A controversial BBC drama that hasn’t been seen on screens since it first aired more than 20 years ago is returning.
The Project was a two-part 2002 TV drama directed by Peter Kosminsky from a script by Leigh Jackson.
It starred Matthew Macfadyen, Naomie Harris and Paloma Baeza and followed the lives of a group of young Labour party activists from their final days of university to Westminster’s corridors of power.
It tracked the developments in the Labour Party and its progress into Blairism, from the party’s failure to win the 1992 General Election through its election victory landslide in 1997 to its re-election victory four years later.

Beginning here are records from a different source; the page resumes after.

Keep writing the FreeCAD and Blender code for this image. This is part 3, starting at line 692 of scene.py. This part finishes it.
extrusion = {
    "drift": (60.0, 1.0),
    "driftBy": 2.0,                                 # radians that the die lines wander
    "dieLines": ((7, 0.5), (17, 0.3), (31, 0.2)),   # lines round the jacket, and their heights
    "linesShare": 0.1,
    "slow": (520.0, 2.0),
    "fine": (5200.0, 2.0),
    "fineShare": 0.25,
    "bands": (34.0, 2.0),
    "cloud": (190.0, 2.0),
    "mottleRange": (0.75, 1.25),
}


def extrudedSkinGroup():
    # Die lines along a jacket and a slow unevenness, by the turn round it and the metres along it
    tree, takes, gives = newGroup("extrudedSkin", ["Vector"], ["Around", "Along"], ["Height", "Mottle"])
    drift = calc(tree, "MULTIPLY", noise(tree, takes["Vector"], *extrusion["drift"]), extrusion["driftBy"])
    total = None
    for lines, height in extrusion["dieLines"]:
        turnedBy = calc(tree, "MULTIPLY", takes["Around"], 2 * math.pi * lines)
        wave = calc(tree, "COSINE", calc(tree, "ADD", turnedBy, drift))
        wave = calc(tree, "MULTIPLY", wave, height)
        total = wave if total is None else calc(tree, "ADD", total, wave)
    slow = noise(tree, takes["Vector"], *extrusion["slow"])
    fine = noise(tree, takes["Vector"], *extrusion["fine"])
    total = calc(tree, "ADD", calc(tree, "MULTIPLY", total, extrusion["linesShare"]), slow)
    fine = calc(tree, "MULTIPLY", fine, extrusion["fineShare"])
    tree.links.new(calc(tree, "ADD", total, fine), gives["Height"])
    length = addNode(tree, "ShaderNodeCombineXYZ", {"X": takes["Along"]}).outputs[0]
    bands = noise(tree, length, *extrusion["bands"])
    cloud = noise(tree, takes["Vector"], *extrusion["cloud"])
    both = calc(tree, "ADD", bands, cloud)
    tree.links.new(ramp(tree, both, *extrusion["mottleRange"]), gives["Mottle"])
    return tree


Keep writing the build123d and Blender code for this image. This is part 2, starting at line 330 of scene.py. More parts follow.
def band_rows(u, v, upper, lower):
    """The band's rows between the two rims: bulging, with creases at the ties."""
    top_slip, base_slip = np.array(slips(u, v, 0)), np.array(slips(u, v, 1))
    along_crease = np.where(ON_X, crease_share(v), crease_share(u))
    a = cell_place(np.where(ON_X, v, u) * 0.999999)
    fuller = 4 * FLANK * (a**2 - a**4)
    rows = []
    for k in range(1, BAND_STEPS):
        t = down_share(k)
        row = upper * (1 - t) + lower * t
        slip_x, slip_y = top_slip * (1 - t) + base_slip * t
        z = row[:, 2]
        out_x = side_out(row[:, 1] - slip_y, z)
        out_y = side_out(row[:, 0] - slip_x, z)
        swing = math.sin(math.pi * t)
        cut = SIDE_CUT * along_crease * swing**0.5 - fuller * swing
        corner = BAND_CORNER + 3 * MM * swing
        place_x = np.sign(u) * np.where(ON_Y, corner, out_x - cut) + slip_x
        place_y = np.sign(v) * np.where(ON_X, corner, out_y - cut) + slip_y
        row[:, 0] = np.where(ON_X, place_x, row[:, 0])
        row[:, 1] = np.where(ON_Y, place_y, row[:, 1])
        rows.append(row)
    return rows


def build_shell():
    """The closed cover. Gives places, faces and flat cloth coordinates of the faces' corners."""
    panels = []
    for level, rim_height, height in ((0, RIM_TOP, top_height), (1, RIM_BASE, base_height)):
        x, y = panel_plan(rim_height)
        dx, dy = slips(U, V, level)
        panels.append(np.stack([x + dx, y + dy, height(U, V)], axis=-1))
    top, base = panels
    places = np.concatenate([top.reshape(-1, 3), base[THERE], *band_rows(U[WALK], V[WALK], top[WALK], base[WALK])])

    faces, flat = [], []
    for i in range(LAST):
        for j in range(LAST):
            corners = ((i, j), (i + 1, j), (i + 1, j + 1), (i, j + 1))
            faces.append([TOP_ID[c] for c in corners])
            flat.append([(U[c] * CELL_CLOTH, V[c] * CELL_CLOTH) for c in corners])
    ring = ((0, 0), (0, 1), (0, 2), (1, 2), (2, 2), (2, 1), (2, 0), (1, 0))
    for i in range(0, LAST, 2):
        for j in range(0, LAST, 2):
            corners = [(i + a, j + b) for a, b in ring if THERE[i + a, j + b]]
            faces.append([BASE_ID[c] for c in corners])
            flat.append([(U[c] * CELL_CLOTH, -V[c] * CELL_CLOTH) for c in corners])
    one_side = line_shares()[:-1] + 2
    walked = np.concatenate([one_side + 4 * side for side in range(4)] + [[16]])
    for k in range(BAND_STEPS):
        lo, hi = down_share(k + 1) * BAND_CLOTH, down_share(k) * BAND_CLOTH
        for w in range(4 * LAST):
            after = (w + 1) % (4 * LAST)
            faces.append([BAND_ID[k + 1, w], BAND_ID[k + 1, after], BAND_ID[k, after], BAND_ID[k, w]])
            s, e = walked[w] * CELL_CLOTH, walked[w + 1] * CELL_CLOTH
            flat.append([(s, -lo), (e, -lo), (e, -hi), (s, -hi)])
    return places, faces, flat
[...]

The drama, based on interviews with 120 advisers and MPs, also supposedly fictionalised real events and had been created in response to Alistair Campbell and New Labour’s ‘dirty tricks’.
At the time the series allegedly ‘incurred the wrath of Campbell’ and has not aired or been available to stream in the subsequent 22 years.
However, the BBC has now agreed to air it again on BBC Four and make it available to stream on iPlayer after Kosminsky ‘persuaded the corporation that the story had new relevance following Sir Keir Starmer’s landslide victory in July’.
He told the i paper: ‘It’s the first time The Project has been broadcast since 2002 or even seen. But it’s genuinely a piece that turns out to have extraordinarily relevant elements to the current situation.
‘Alastair Campbell’s team wrote a letter, which I have seen, asking people not to co-operate. But a large number of people did.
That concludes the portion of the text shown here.